Este saber se integró de forma crítica al desarrollo de
la bomba nuclear. En 1939, poco antes del inicio de la
Segunda Guerra Mundial, Albert Einstein y Leó Szilárd enviaron
la famosa carta a Franklin D. Roosevelt, advirtiendo que la fisión
del uranio-235 podía liberar una cantidad de energía colosal y
que la Alemania nazi podría estar trabajando en esa tecnología. Esto llevó al
gobierno de EE. UU. a financiar el Proyecto Manhattan, una empresa
científico-militar sin precedentes que requirió una inmensa cadena de
suministros y avances en la ciencia de materiales:
purificación de isótopos, desarrollo de nuevos materiales refractarios,
tecnologías de electroquímica y técnicas de separación
atómica. Se crearon laboratorios enteros como Los Álamos, Oak
Ridge y Hanford, donde trabajaron miles de científicos,
muchos de ellos refugiados europeos. El 6 de agosto de 1945, con la explosión
de Hiroshima, el mundo descubrió que el poder atómico ya no era una
abstracción científica, sino una fuerza devastadora en manos humanas.

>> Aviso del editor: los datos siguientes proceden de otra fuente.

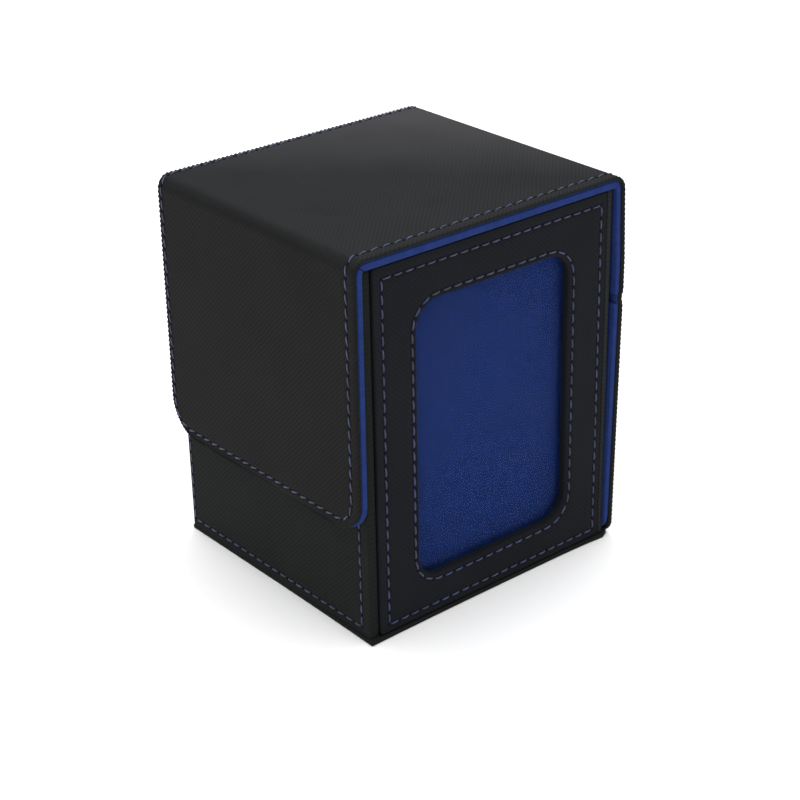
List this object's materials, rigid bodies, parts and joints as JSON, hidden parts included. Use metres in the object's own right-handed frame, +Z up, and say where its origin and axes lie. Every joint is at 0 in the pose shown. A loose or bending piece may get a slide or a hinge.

La detonación de la bomba marcó un cambio de
paradigma. El mundo quedó aterrado y fascinado: el átomo pasó
a representar el poder absoluto, comparable al de los dioses. Este
imaginario penetró profundamente en la cultura popular y en la enseñanza de la
ciencia. La química, tradicionalmente enfocada en el estudio de
materiales, proporciones y reacciones, fue absorbida por la fascinación por
lo subatómico. Se reorganizaron los planes de estudio: los cursos
comenzaron a enseñar desde el modelo atómico cuántico en
adelante, desplazando el enfoque clásico sobre sustancias y compuestos.
Algunos didactas señalan que esta transformación representa una especie
de infiltración de la física en el corazón de la enseñanza
química, y que el último modelo atómico verdaderamente químico fue
el de Dalton (1808), basado en la indivisibilidad de los
átomos y su combinación en proporciones fijas. De allí nace el concepto
del “fetiche atómico”: una sobrecarga conceptual que coloca al
átomo en el centro del imaginario científico, incluso cuando su estudio
pertenece más al dominio de la física que al de la química cotidiana.